We’re also developing a smart, connected charging system that communicates with the grid…so cars take energy when there is plenty of it. This can prevent localized power shortages when several people plug in their cars at the same time, and it saves our customers money.
During what feels like a time of both opportunity and uncertainty, my colleagues and I have given much thought to our higher purpose. It’s simple, but powerful: we want to provide more and cleaner energy solutions for Canada and the world.

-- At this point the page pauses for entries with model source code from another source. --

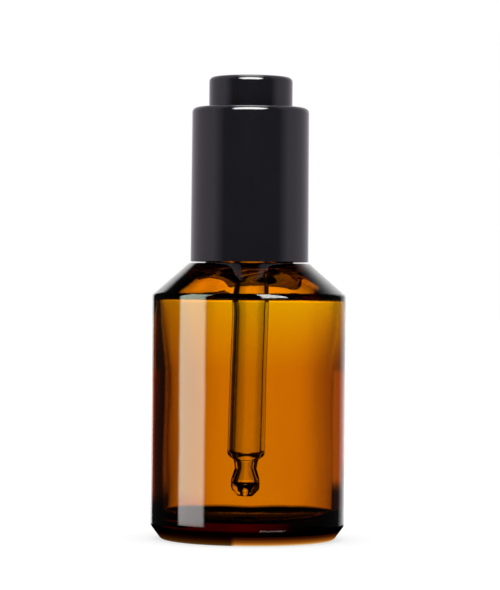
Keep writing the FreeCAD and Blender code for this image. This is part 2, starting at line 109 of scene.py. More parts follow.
def turned(name, outline, segments, deform=None, place=Matrix.Identity(4)):
    """A mesh turned about Z from (radius, height) points in millimetres.

    An outline that starts and ends on the axis makes a solid with poles. Any other is a loop.
    deform(index, radius, angle, height) may give a new radius and height for a point."""
    vertices, faces, rings = [], [], []
    for index, (r, z) in enumerate(outline):
        if r < 1e-6:
            rings.append([len(vertices)])
            vertices.append((0, 0, z))
            continue
        rings.append(list(range(len(vertices), len(vertices) + segments)))
        for k in range(segments):
            angle = TAU * k / segments
            radius, height = deform(index, r, angle, z) if deform else (r, z)
            vertices.append((radius * math.cos(angle), radius * math.sin(angle), height))
    closed = len(rings[0]) > 1
    pairs = list(zip(rings, rings[1:] + rings[:1])) if closed else list(zip(rings, rings[1:]))
    for lower, upper in pairs:
        for k in range(segments):
            after = (k + 1) % segments
            if len(lower) == 1:
                faces.append((lower[0], upper[after], upper[k]))
            elif len(upper) == 1:
                faces.append((lower[k], lower[after], upper[0]))
            else:
                faces.append((lower[k], lower[after], upper[after], upper[k]))
    mesh = bpy.data.meshes.new(name)
    mesh.from_pydata([place @ (Vector(v) * MM) for v in vertices], [], faces)
    mesh.shade_smooth()
    mesh.update()
    piece = bpy.data.objects.new(name, mesh)
    bpy.context.collection.objects.link(piece)
    return piece


def stands_for(piece, material, slot, body, *nodes):
    """Gives a new piece its material, its body and the CAD nodes it replaces. The slot is not used.
    """
    piece.data.materials.append(material)
    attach(piece, body)
    if nodes:
        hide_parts(*nodes)


# ---------------------------------------------------------------- shader helpers


def set_inputs(tree, node, inputs):
    """Sets inputs of a node. inputs maps input names or numbers to values or to sockets to link."""
    for key, value in inputs.items():
        if isinstance(value, bpy.types.NodeSocket):
            tree.links.new(value, node.inputs[key])
        else:
            node.inputs[key].default_value = value


def add(tree, kind, inputs=None, **settings):
    """Adds a node with these inputs, as for set_inputs, and these settings."""
    node = tree.nodes.new(kind)
    for key, value in settings.items():
        setattr(node, key, value)
    set_inputs(tree, node, inputs or {})
    return node


def calc(tree, operation, *values):
    """The result of a Math node."""
    return add(tree, "ShaderNodeMath", dict(enumerate(values)), operation=operation).outputs[0]


def clamped(tree, value):
    """A value kept between 0 and 1."""
    return add(tree, "ShaderNodeClamp", {"Value": value}).outputs[0]


def ramp(tree, value, stops):
    """A colour ramp through (position, grey or colour) stops."""
    node = add(tree, "ShaderNodeValToRGB", {0: value})
    elements = node.color_ramp.elements
    while len(elements) < len(stops):
        elements.new(0.5)
    for element, (position, shade) in zip(elements, stops):
        element.position = position
        colour = (shade,) * 3 if isinstance(shade, (int, float)) else shade
        element.color = (*colour, 1)
    return node.outputs["Color"]


def mix_colour(tree, factor, a, b, blend="MIX"):
    """One colour blended with another."""
    inputs = {0: factor, 6: a, 7: b}
    return add(tree, "ShaderNodeMix", inputs, data_type="RGBA", blend_type=blend).outputs[2]


def times(tree, a, b):
    """Two colours multiplied."""
    return mix_colour(tree, 1.0, a, b, "MULTIPLY")


def plus(tree, a, b):
    """Two colours added."""
    return mix_colour(tree, 1.0, a, b, "ADD")


def grey(level):
    """A grey colour."""
    return (level, level, level, 1)


def noise_map(tree, size, detail=3.0, stretch=(1, 1, 1)):
    """Noise of 0 to 1 over the object, with features of about this size in metres."""
    place = add(tree, "ShaderNodeTexCoord").outputs["Object"]
    scaled = add(tree, "ShaderNodeMapping", {"Vector": place, "Scale": stretch}).outputs[0]
    settings = {"Vector": scaled, "Scale": 1 / size, "Detail": detail}
    return add(tree, "ShaderNodeTexNoise", settings).outputs["Fac"]


def bump(tree, height, metres, normal=None):
    """A bump of this height in metres."""
    inputs = {"Height": height, "Distance": metres, "Strength": 1.0}
    if normal:
        inputs["Normal"] = normal
    return add(tree, "ShaderNodeBump", inputs).outputs[0]


def new_material(name):
    """An empty node material with its Principled node linked to the output."""
    material = bpy.data.materials.new(name)
    material.use_nodes = True
    tree = material.node_tree
    tree.nodes.clear()
    surface = add(tree, "ShaderNodeBsdfPrincipled")
    output = add(tree, "ShaderNodeOutputMaterial", {"Surface": surface.outputs[0]})
    return material, tree, surface, output


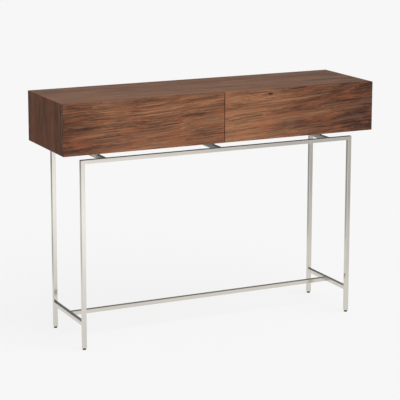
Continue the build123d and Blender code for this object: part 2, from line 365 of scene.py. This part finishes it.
def walnut(name, grain="x", shift=(0.0, 0.0, 0.0), slope=0.0, painted_falloff=(), knot=None, painted_shade_level=0.0,
           tint_and_painted_light=(1.0, 1.0, 1.0), gloss=0.22, front_light=0.0, painted_shade_below=None):
    """Satin-lacquered walnut.

    grain is the axis it runs along, shift picks its own part of the noise, slope tilts it a
    little, and gloss is how strongly its lacquer reflects. painted_shade_level lightens or darkens
    the whole leaf; where it is used, it paints shade. tint_and_painted_light filters its colour:
    the leaf's own tint, with a painted sheen on the top and fronts and painted shade on the ends.
    painted_falloff is a list of (x, step): painted light and shade that lightens or darkens a
    leaf along its length. front_light paints light on the left end of a leaf towards its
    front edge. knot is the (x, z) of one small knot. Below the height painted_shade_below the
    face is painted shade, a plain dark colour instead of veneer.
    """
    made_of = Finish(name, Roughness=0.5, Specular_IOR_Level=gloss)
    turn = (0.0, math.radians(90), 0.0) if grain == "z" else (0.0, math.atan(slope), 0.0)
    straight = made_of.stretched(made_of.place, (1.0, 1.0, 1.0), shift, turn)
    bend = made_of.noise(made_of.stretched(straight, (1.8, 7.0, 7.0)), 1.0, 2.0)
    small_bend = made_of.noise(made_of.stretched(straight, (7.0, 30.0, 30.0)), 1.0, 2.0)
    lift = (bend - 0.5) * LONG_WAVE + (small_bend - 0.5) * SHORT_WAVE
    along, depth, height = made_of.split(straight)
    bent = straight.node("ShaderNodeCombineXYZ", x=along, y=depth + lift, z=height + lift)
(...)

Shell is game and I know both our countries are up for the challenge. Canada and the Netherlands have similar values when it comes to environmental protection. We’re both energy-intensive countries with a sizable energy sector and a large industrial base, including refining and chemicals. We’re also both uniquely qualified to capitalize on the development of lower carbon solutions through our highly experienced energy workforce and supportive government policies.
Shell has endorsed the Netherlands Energy Agreement for Sustainable Growth, which aims to reduce CO2 emissions by, among things, growing the share of renewable energy to 16% by 2023.
Here, Shell is playing an increasing role. We were part of a consortium that won the tender to build 700 MW of offshore wind capacity in the Netherlands, building on our existing capability.
There are opportunities for collaboration between our two countries on technologies and policy approaches to successfully transition our energy systems.
To recap, to change our energy diet I believe we must:
- grapple with financing the transition and create partnerships to find competitive and affordable solutions to the need for more and cleaner energy;
- recognize the need for a broad menu of options; and
- ensure people have appetite for energy innovations by offering effective and affordable options.